INTRODUCTION OF STOCK  EXCHANGE TRADING MECHANISM :

There are 19 stock exchanges at present in India. All of them are regulated in terms of Securities Contract (Regulation) Act, 1956 and SEBI Act, 1992 and the rules and regulations made thereunder. Some of the exchanges started of as voluntary non-profit associations such as Bombay Stock Exchange (BSE) and Indore Stock Exchange. The Stock Exchanges at Chennai, Jaipur, Hyderabad and Pune were incorporated as companies limited by guarantee. The other stock exchanges are companies limited by shares and incorporated under the Companies Act, 1956 (now Companies Act, 2013) or earlier acts.

Pursuant to Section 131 of the Finance Act, 2015 and Central Government Notification F. No. 1/9/SM/2015 dated 28th August, 2015 all recognized association (commodity derivatives exchanges) under the Forwards Contracts Act, 1952 and deemed to recognized stock exchange under the SCRA, 1956.

The stock exchanges are managed by Board of Directors or Council of Management consisting of elected brokers and representatives of Government and Public appointed by SEBI. The Boards of stock exchanges are empowered to make and enforce rules, bye-laws and regulations with jurisdiction over all its members.

The Acts, Rules and Regulations governing the stock exchanges have been separately discussed in a lesson in of this study material.

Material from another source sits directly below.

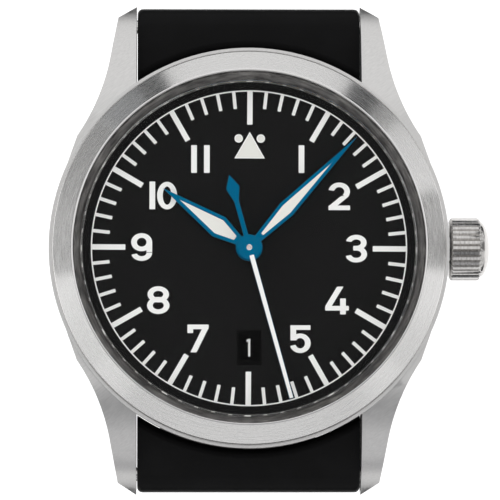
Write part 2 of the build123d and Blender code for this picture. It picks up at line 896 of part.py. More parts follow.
def strap_half(line, depth, side):
    """A padded strap half at its real widths, folded round its spring bar and fitted to the case."""
    slab = extrude(Plane.YZ * strap_side_face(line), strap_width / 2, both=True)
    body = slab & extrude(Plane.XZ * strap_front_face(depth), case_radius + depth, both=True)
    bar = side * bar_span
    body = body + rod_x(strap_thick / 2, -strap_width / 2, strap_width / 2, bar, bar_height)
    body = body + strap_nose(side)
    plane = Plane(origin=(-lug_gap, bar, bar_height), z_dir=(1, 0, 0))
    return body - fold_bore(bar_radius + strap_hole_gap, plane)


# The short half curls in until the buckle's bar is clear of the long half, whose bend starts beside it
short_turn = radians(short_bend_angle)
short_sweep = 2 * bar_span - short_end_clear - short_run * sin(short_turn)
short_bend_radius = short_sweep / (1 - cos(short_turn))
short_fall = short_drop + short_bend_radius * sin(short_turn) + short_run * cos(short_turn)
long_drop = short_fall - long_bend_rise
short_line = strap_line(1, short_drop, short_bend_radius, short_bend_angle, short_run)
long_line = strap_line(-1, long_drop, long_bend_radius, long_bend_angle, long_run)
short_depth = short_drop + short_bend_radius + short_run
long_depth = long_drop + long_bend_radius + strap_thick

# The buckle's frame of reference: X across the strap, Y on along it and Z out of the loop
short_end = short_line[4][0]
short_normal = short_line[4][1]
buckle_plane = Plane(
    origin=(0, short_end[0], short_end[1]),
    x_dir=(1, 0, 0),
    z_dir=(0, short_normal[0], short_normal[1]),
)


def at_buckle(shape):
    """Moves a shape drawn in the buckle's frame of reference to its place."""
    return buckle_plane.location * shape


def buckle_rod(radius, half_length):
    """A round bar on the buckle's axis."""
    return rod_x(radius, -half_length, half_length, 0, 0)


def tang_slot():
    """The slot in the strap's end that the tang swings in."""
    width = tang_width + 2 * tang_slot_gap
    length = tang_slot_depth + strap_thin
    slot = Box(width, length + 2 * overrun, 3 * strap_thick)
    return Pos(0, strap_thin / 2 - length / 2 + overrun, 0) * slot


def strap_12():
    """The 12 o'clock half, folded round the buckle's bar too and slotted for the tang."""
    body = strap_half(short_line, short_depth, 1)
    body = body + at_buckle(buckle_rod(strap_thin / 2, strap_end_width / 2))
    body = body - at_buckle(tang_slot())
    plane = Plane(origin=(-lug_gap, short_end[0], short_end[1]), z_dir=(1, 0, 0))
    return body - fold_bore(buckle_bar_radius + strap_hole_gap, plane)


def long_holes():
    """The adjustment holes in the tail, square to the strap's line along its straight and its bend."""
    tools = []
    knee_normal = long_line[3][1]
    knee = long_line[3][0]
    centre = (knee[0] - long_bend_radius * knee_normal[0], knee[1] - long_bend_radius * knee_normal[1])
    for i in range(strap_hole_count):
        back = strap_hole_start + i * strap_hole_pitch - long_run
        turn = radians(long_bend_angle) - back / long_bend_radius
        out = (-cos(turn), -sin(turn))
        inside = long_bend_radius - strap_thick
        spot = (centre[0] + inside * out[0], centre[1] + inside * out[1])
        plane = Plane(origin=(0, spot[0], spot[1]), x_dir=(1, 0, 0), z_dir=(0, out[0], out[1]))
        tools.append(extrude(plane * RegularPolygon(strap_hole_radius, strap_hole_sides), 2 * strap_thick))
    return tools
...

Membership of stock exchanges is generally given to persons financially sound and with adequate experience/ training in stock market. Their enrolment as member is regulated and controlled by SEBI to whom they have to pay an annual charge. A member of the stock exchange is called ‘broker’ who can transact on behalf of his clients as well as on his own behalf. A non-member can deal in securities only through members. A broker can also take the assistance of sub-broker whom he can appoint under the procedure of registration.